Molti sono in disaccordo con Putin, soprattutto i giovani. Per questo hanno lasciato il Paese. Ma, pur non avendo statistiche alla mano, la maggioranza lo sostiene. Anche se buona parte della popolazione è fondamentalmente apatica. Non ne vuole sapere nulla della guerra e pensa di non avere alcuna responsabilità. Lo stesso accadeva nel 1999 quando Putin prese il potere, invase la Cecenia e capì il potere dato dal gestire gli organi di informazione.
Quanto pesano eventi storici come l’Holodomor (lo sterminio per fame degli ucraini perpetrato da Stalin), il nazismo, Chernobyl?
Il ricordo dell’Holodomor e, soprattutto, di Chernobyl ha fatto sì che nel 1991 il 90% degli ucraini si sia dichiarato per l’indipendenza dall’Urss. Anzi, credo proprio che Chernobyl e l’indipendenza ucraina abbiano segnato l’inizio della fine dell’Urss. Perché Gorbacëv poteva ancora fare i conti con la perdita dei Paesi baltici, ma la perdita dell’Ucraina fu il passo decisivo. Questi fatti hanno formato l’identità nazionale. A Chernobyl sono stata due volte e ci sono molte persone che ancora soffrono per le conseguenze delle radiazioni. Quello che è terrificante è che rischiamo un’altra Chernobyl a causa della guerra. Non parlo di guerra nucleare, ma proprio di un incidente nucleare.
E il fattore religioso che fattore gioca?
Non ho lavorato su questi temi. Ma ho visitato delle comunità di Vecchi credenti in Siberia, molto conservatori e sostenitori di Putin. Del quale non posso sapere quanto sia credente. Ma il suo partecipare ai principali riti viene apprezzato soprattutto dagli anziani.
Lei ha girato tutti gli “stan” dell’Asia centrale e tutti gli Stati confinanti con la Russia: quanto timore c’è del nuovo imperialismo?
Sicuramente il Paese più a rischio è il Kazakistan. Ha la frontiera più lunga e una popolazione piccola. Inoltre il 20% di essa è di origine russa e vive vicino al confine. Dal governo non ci sono state dichiarazioni di particolare timore, ma hanno iniziato ad allettare alcuni gruppi etnici con incentivi economici, in modo che si trasferiscano e si mischino con la popolazione russa. Dobbiamo anche ricordare che, dopo l’invasione dell’Ucraina, Putin ha dichiarato che il Kazakistan non è neppure un Paese. La stessa dichiarazione fatta per l’Ucraina prima di invaderla.
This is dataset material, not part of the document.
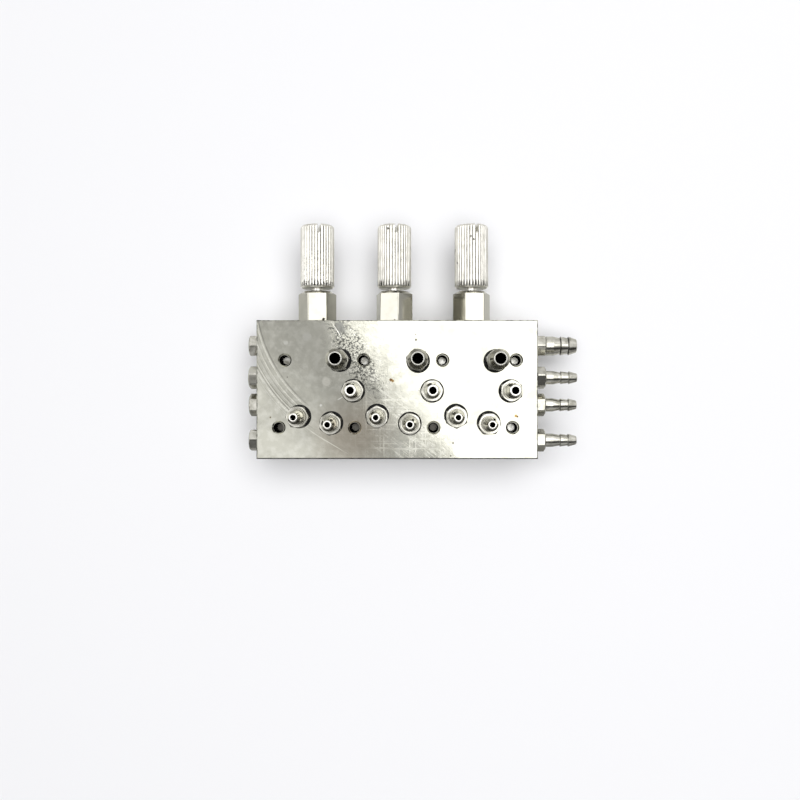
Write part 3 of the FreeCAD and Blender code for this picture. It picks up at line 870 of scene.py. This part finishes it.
@dataclass(frozen=True)
class NeedleValve:
    """A station's needle valve: the bonnet's hexagon, and the knob with its neck, stem and needle."""

    number: int
    bonnet_plate: Material
    knob_plate: Material
    bonnet_turn: float
    slot_turn: float
    bonnet_flats: float = 9.8
    bonnet_length: float = 9.0
    bonnet_crown: float = 0.9
    bonnet_stub: float = 7.2
    bonnet_stub_length: float = 8.0
    bonnet_bore: float = 4.1
    bonnet_sharpness: float = 110.0
    nut_points: int = 180
    stub_points: int = 72
    stem: float = 4.0
    stem_gap: float = 1.0
    needle: float = 2.4
    needle_point: float = 0.6
    needle_taper: float = 2.8
    packing_groove: Pair = (4.02, 2.88)
    packing_depth: float = 0.6
    neck: float = 3.0
    neck_inset: float = 1.0
    knob_gap: float = 1.0
    knob: float = 10.0
    knob_length: float = 18.75
    flutes: int = 34
    flute_depth: float = 0.42
    flute_sharpness: float = 0.4
    end_rounding: float = 1.1
    foot_chamfer: float = 0.5
    foot_length: float = 0.6
    points_a_flute: int = 12
    slot_width: float = 1.1
    slot_depth: float = 2.4

    def seat(self, turn: float) -> Seat:
        """The valve's axis where it leaves the block's edge."""
        x, _, z = np.mean(node_corners(f"flow_knob_{self.number}"), axis=0)
        return Seat((x, node_corners("manifold_block")[1][1], z), Facing.KNOB_EDGE, turn)

    def build_bonnet(self) -> None:
        """Make the bonnet: a long hexagon with a stub, both round the stem's bore."""
        seat = self.seat(self.bonnet_turn)
        corner = self.bonnet_flats / math.sqrt(3)
        top = corner - self.bonnet_crown / math.tan(math.radians(30))
        bore = self.bonnet_bore / 2
        # Shade is painted into the bore and at the hexagon's foot, and a painted highlight on the crown.
        nut = [
            (bore, 0, 1), (corner, 0, 0.4), (corner, 0.3, 0), (corner, self.bonnet_length - self.bonnet_crown, 0),
            (top, self.bonnet_length, -0.9), (bore, self.bonnet_length, 0.3),
        ]
        half = self.bonnet_stub / 2
        stub = [
            (bore, -self.bonnet_stub_length, 1), (half, -self.bonnet_stub_length, 0), (half, 0, 0), (bore, 0, 1),
        ]
        shells = [
            lathe(
                rounded(nut, 0.14, closed=True), seat, self.nut_points,
                milled_hexagon(self.bonnet_flats, self.bonnet_sharpness), ring=True,
            ),
            lathe(rounded(stub, 0.1, closed=True), seat, self.stub_points, ring=True),
        ]
        name = f"needle_bonnet_{self.number}"
        settle(make_piece("milled_" + name, shells), self.bonnet_plate, VALVE_BLOCK, "nickel_plated_fitting", name)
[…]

Non ho percepito timore nella popolazione, ma di sicuro nei russi c’è il sentimento di far parte del grande Stato russo, di ricreare la grande patria russa.
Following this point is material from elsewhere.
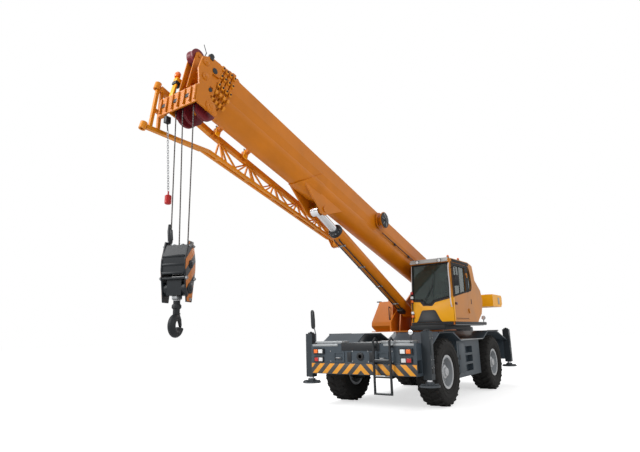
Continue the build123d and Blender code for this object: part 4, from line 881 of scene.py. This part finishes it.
# on the front face z points ahead; on the left face it points inward, so depths there are negative
front_face = cab @ facing((1.04, 0, 0), LEFT, UP)
left_face = cab @ facing((0, 1.45, 0), AHEAD, UP)
windscreen = [(0.385, 2.40), (0.63, 2.38), (0.71, 2.275), (0.88, 2.265), (0.965, 2.35), (1.40, 2.445),
              (1.40, 3.29), (0.432, 3.29)]
rear_window = [(-0.175, 2.625), (-0.345, 2.652), (-0.42, 2.75), (-0.43, 2.85), (-0.375, 3.09),
               (-0.28, 3.27), (-0.145, 3.30), (-0.145, 2.62)]
parts = seals(front_face, [(windscreen, 0.008, 0.035)])
parts += seals(left_face, [
    (rear_window, -0.008, 0.03),
    ([(-0.155, 2.61), (-0.068, 2.60), (-0.068, 3.32), (-0.155, 3.32)], -0.006, 0),
    ([(0.962, 2.45), (1.01, 2.44), (1.01, 3.31), (0.962, 3.31)], -0.005, 0),
    ([(-0.30, 3.306), (0.96, 3.306), (0.96, 3.375), (-0.30, 3.385)], -0.005, 0),
])
gather("window_seals", parts, "superstructure")

# ---------------------------------------------------------------- cab door fittings
# Rubber border and strips round the door's window with its sliding-pane bar, a black handle recess
# with a dark red grip, and a thin moulding below. All are screwed or clipped to the door.
parts = seals(left_face, [
    ([(0.015, 2.597), (0.915, 2.452), (0.915, 3.255), (0.015, 3.255)], -0.008, 0.032),
    ([(-0.055, 2.60), (0.02, 2.59), (0.02, 3.295), (-0.055, 3.295)], -0.006, 0),
    (oblong(0.91, 0.946, 2.44, 3.295), -0.006, 0),
    (oblong(0.02, 0.91, 3.25, 3.295), -0.006, 0),
])
handle_red = enamel("handle_red", (0.16, 0.012, 0.01), roughness=0.35)
parts += [chunk(rubber_seal, (0.47, 1.435, 2.87), (0.02, 0.012, 0.70), cab),
          chunk(black, (0.853, 1.455, 2.284), (0.15, 0.012, 0.06), cab),
          chunk(handle_red, (0.853, 1.468, 2.284), (0.11, 0.018, 0.03), cab),
          chunk(rubber_seal, (0.44, 1.452, 1.93), (0.9, 0.006, 0.012), cab, 0.002)]
gather("door_fittings", parts, "cab_door")

# ---------------------------------------------------------------- cab front
# Bright yellow panel over the cab's front below the windscreen, wrapped round to the door pillar, in the
# cab's yellow where the shell elsewhere is painted tan as painted shade. A black sill band, wiper and black
# grille plate are fixed on it.
front_panel = [(0.352, 1.858), (1.442, 1.858), (1.442, 2.445), (1.40, 2.43), (0.99, 2.335), (0.91, 2.25),
               (0.67, 2.26), (0.6, 2.355), (0.352, 2.365)]
pillar_panel = [(0.962, 1.858), (1.035, 1.858), (1.04, 2.3), (1.04, 2.41), (0.962, 2.438)]
parts = [sheet(yellow, front_panel, 0.004, front_face, bevel=0.001),
         sheet(yellow, pillar_panel, -0.004, left_face, bevel=0.001)]
gather("cab_front_panel", parts, "superstructure")
sill_band = [(0.40, 2.36), (0.6, 2.345), (0.67, 2.25), (0.91, 2.24), (0.99, 2.325), (1.4, 2.41),
             (1.4, 2.44), (0.965, 2.35), (0.88, 2.265), (0.71, 2.275), (0.63, 2.38), (0.4, 2.395)]
grille_plate = [(0.47, 1.852), (1.14, 1.852), (1.10, 1.90), (0.99, 2.12), (0.95, 2.145), (0.66, 2.145),
                (0.62, 2.12), (0.51, 1.90)]
parts = [sheet(black, sill_band, 0.006, front_face),
         rod(black, (1.062, 0.70, 2.33), (1.062, 0.95, 2.75), 0.008, cab),
         rod(black, (1.068, 0.93, 2.45), (1.068, 1.0, 3.05), 0.006, cab),
         turned(black, (1.045, 0.70, 2.33), AHEAD, [(0.03, 0), (0.03, 0.012), (0.02, 0.02)], cab, 16),
         sheet(black, grille_plate, 0.006, front_face @ shifted(0, 0, 0.003))]
gather("cab_front_trim", parts, "superstructure")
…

Situazioni simili. Altri casi?
La Georgia. Anche lì il 20% del territorio è sotto il controllo russo, pur essendo uno Stato indipendente. I Paesi baltici, infine, fanno parte della Nato e dell’Ue: ciò nondimeno la popolazione percepisce la loro piccolezza a confronto della Russia. E c’è comunque paura, così come in Polonia e in Finlandia.
Come si evolverà il ruolo di un altro grande vicino: la Cina?
Dopo le sanzioni del 2104 la Russia ha guardato ad Est. E quindi intensificato i rapporti con la Cina. I due leader Xi Jinping e Putin hanno celebrato insieme il compleanno. La settimana scorsa sono iniziate esercitazioni militari congiunte. Ma la loro relazione non può essere definita ben equilibrata. La Cina è molto più forte e non vede la Russia con un partner commerciale prioritario rispetto a Usa e Ue. Ma la Russia può offrire risorse. Come la terra. La Cina ha la popolazione, la Russia la terra. La Cina, infine, ha rivolto la sua attenzione all’Artico e in questo la Russia può essere un partner, ad esempio nella costruzione dei rompighiaccio necessari ad arrivare in certe zone. Per la Cina avere una Russia debole non può che essere un vantaggio.
In questo le attuali sanzioni possono danneggiare Putin o colpiscono solo la popolazione?
In generale le sanzioni funzionano nel lungo termine. Di sicuro la Russia mai ha esportato così tanto gas e petrolio e a prezzi così alti. E questo è un vantaggio economico. Però c’è un progressivo isolamento dovuto, ad esempio a questioni come la mancanza di pezzi di ricambio per gli aerei. Le sanzioni funzioneranno, ma forse troppo lentamente a causa della dipendenza energetica occidentale.